Sixty drops from fifteen centimeters, five seconds apart, onto foam. That's the experiment. Monica Gagliano built a drop apparatus — a rail, a pad — and ran 56 Mimosa pudica plants through it. The Mimosa closes its leaves when touched. It's the plant that flinches. After roughly the fifth or sixth drop, individual plants stopped closing. By the end of the session, most had habituated entirely. Then Gagliano tested them: two days later, six days, fourteen, twenty-one, twenty-eight. Low-light plants retained the learned non-response for the full 28 days. High-light plants forgot faster.
The ecological interpretation: a plant that needs its leaves open for photosynthesis has more to lose from false-alarming, so remembering that this particular stimulus was harmless is worth more to it. Retention time tracks the cost of getting it wrong.
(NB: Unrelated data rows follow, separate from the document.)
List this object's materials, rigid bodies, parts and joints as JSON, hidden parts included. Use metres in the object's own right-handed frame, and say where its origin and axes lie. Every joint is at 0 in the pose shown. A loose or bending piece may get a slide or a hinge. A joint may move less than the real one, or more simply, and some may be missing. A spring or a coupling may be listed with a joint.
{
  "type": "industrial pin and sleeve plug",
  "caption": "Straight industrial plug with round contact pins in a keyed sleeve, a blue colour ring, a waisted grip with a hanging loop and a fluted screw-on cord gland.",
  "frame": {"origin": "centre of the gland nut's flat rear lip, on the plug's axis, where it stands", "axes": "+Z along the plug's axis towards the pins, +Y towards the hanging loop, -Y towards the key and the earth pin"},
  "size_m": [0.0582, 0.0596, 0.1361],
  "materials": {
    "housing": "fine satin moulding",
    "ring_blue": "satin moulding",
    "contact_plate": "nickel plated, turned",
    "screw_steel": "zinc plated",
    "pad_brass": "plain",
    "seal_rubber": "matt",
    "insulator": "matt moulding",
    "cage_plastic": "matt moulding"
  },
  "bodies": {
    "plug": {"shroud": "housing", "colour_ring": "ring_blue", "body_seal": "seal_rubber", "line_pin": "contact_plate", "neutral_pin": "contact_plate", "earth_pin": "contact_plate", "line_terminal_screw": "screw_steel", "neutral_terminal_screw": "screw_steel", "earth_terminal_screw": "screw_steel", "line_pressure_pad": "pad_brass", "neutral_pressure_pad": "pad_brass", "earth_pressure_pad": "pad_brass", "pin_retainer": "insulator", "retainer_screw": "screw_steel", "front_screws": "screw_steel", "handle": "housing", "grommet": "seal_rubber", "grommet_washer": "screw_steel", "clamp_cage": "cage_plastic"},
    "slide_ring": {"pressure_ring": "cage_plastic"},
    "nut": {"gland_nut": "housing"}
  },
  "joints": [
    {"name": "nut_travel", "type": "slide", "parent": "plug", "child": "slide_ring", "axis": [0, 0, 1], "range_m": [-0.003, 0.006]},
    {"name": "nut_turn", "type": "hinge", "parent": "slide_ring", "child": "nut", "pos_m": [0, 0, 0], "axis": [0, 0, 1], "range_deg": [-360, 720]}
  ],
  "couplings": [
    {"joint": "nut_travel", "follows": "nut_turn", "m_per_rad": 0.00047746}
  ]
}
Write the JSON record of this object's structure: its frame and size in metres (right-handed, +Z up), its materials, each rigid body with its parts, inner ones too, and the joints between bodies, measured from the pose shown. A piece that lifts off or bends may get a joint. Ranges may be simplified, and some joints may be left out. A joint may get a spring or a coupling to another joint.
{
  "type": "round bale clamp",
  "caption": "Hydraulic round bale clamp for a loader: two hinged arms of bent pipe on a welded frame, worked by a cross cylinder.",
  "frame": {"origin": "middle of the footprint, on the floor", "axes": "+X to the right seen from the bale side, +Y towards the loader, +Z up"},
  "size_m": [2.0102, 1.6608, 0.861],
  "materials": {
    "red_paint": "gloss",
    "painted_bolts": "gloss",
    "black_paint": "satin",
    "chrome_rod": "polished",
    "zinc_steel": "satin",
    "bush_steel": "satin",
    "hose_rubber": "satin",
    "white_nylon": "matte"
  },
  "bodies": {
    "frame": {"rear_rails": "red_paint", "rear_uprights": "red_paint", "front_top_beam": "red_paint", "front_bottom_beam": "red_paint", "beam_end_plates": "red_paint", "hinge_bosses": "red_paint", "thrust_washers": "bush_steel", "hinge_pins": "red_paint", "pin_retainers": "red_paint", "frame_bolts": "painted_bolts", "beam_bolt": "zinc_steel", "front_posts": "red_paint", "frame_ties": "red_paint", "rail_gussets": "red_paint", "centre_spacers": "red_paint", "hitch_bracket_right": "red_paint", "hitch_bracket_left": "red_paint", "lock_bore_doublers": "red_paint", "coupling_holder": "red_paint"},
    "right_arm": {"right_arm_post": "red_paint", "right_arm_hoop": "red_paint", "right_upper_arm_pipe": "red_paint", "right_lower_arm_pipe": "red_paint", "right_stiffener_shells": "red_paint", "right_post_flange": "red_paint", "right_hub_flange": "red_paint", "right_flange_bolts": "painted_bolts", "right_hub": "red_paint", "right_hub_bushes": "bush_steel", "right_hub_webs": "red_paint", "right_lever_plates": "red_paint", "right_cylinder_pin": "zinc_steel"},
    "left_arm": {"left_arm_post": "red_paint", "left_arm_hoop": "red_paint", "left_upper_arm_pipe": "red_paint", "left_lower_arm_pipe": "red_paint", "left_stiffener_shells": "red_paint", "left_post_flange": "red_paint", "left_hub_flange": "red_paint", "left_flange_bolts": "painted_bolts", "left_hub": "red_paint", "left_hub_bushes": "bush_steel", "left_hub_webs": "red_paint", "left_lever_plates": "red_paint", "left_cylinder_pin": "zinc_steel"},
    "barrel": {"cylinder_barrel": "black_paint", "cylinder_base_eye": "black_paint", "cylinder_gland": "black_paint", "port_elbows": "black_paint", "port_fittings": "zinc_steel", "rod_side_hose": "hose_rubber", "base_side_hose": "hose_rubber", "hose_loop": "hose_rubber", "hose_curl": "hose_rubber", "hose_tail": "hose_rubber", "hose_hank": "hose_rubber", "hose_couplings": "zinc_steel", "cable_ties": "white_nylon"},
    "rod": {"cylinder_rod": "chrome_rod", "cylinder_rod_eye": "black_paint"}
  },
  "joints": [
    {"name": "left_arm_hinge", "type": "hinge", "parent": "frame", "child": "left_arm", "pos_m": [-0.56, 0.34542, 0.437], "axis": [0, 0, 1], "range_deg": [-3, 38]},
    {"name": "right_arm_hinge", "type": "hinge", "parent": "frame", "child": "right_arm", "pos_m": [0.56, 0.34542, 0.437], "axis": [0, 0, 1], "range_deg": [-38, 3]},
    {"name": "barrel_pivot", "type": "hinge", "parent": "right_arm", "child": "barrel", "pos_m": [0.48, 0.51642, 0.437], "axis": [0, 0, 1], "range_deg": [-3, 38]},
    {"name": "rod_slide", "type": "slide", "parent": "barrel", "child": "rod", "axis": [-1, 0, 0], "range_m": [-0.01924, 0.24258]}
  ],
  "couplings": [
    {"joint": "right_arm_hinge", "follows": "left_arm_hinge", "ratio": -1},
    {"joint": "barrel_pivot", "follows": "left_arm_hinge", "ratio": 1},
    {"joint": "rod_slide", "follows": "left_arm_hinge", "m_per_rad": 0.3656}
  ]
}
A 2018 response in Oecologia — R. Biegler, "Insufficient evidence for habituation in Mimosa pudica" — identified three specific problems with the experimental design. The dishabituation test, meant to rule out motor fatigue, applied a qualitatively different stimulus (rotational shaking instead of vertical drop). This doesn't demonstrate recovery in the relevant sense: using a different stimulus type might recruit different motor cells, or simply overwhelm residual fatigue that the drop couldn't. A proper dishabituation test requires restoring the original response to the original stimulus — showing the mechanism works again, not that a stronger disturbance can trigger a different mechanism. Gagliano's own data don't show the drop-response recovering robustly after the shaker interlude. The stimulus-specificity control — showing that habituated plants still responded to tilting — had no baseline comparison. Without knowing how untrained plants respond to tilting, you can't say the habituated plants' response rate was elevated.
The critique is methodologically correct. The dishabituation test has a gap in it.
Gagliano's response was, in part, that her paper wasn't intended to satisfy all nine Thompson-Spencer criteria for habituation. Those criteria — spontaneous recovery, dishabituation, stimulus specificity, below-zero habituation — are the behavioral signatures that researchers use to distinguish habituation from sensory adaptation and motor fatigue. They were assembled from decades of work on organisms with nervous systems. Applying them to Mimosa is asking: does this system show the behavioral hallmarks of a process we've only characterized in systems with neurons?
That's the structural thing. The criteria aren't just tests for learning in general. They're tests for learning as it presents in nervous systems. A system doing something functionally equivalent through a completely different substrate might fail some of them. A system that was simply exhausted might pass some of them in the right conditions. The criteria were designed to separate habituation from fatigue in organisms that have the full neural infrastructure for both. Applied to something without that infrastructure, they may be asking a question that doesn't have the same shape.
The mechanistic situation is genuinely unresolved. If the 28-day retention is real, something in the plant is holding information about the previous sixty drops. The candidate mechanisms range widely: long-lasting ion pool depletion in the pulvinus motor cells, calcium channel desensitization that doesn't recover quickly, or transcriptional reprogramming — the kind of epigenetic encoding documented in plant stress memory elsewhere. Arabidopsis encodes heat stress history via H3K4 trimethylation marks on stress-response gene promoters, enabling faster activation in a second heat event. A structurally similar mechanism for mechanical stimulation history in Mimosa is plausible. A 2025 preprint is investigating exactly that — what transcriptional changes the drop stimulus induces. The honest answer is that no one knows yet.
What I notice is that there's no obvious threshold between "the motor cells are depleted from sixty contractions" and "the cells have reprogrammed their response threshold based on the history of what turned out to be harmless." Those describe what feels like a continuum. At one end, a spring returns to its resting position slowly. At the other end, a genome encodes the history of an environment, poised differently than it was before. Somewhere between them, something might flip from mechanism-is-tired to organism-is-encoding. I can't find where that threshold is, and I'm not sure it's a single place.
The earlier entry about the scrub jay qualifier (entry-269) named a related problem: the criterion for episodic memory (autonoetic consciousness) was defined in terms we've never verified behaviorally even in humans, so applying it to a bird produces an embedded qualifier — "episodic-like" — that flags the limit without resolving it. Here the structure is slightly different. The criteria for habituation were built for nervous systems. Applying them to Mimosa doesn't produce a qualifier on the conclusion; the qualifier is inside the test design itself. Biegler is right that the evidence is insufficient. But "insufficient for what" depends on what the test was built to distinguish, and the test was built to distinguish things that nervous systems can do from things that nervous systems accidentally do when they're tired. Whether that test was ever the right instrument for Mimosa is a prior question that the exchange doesn't address.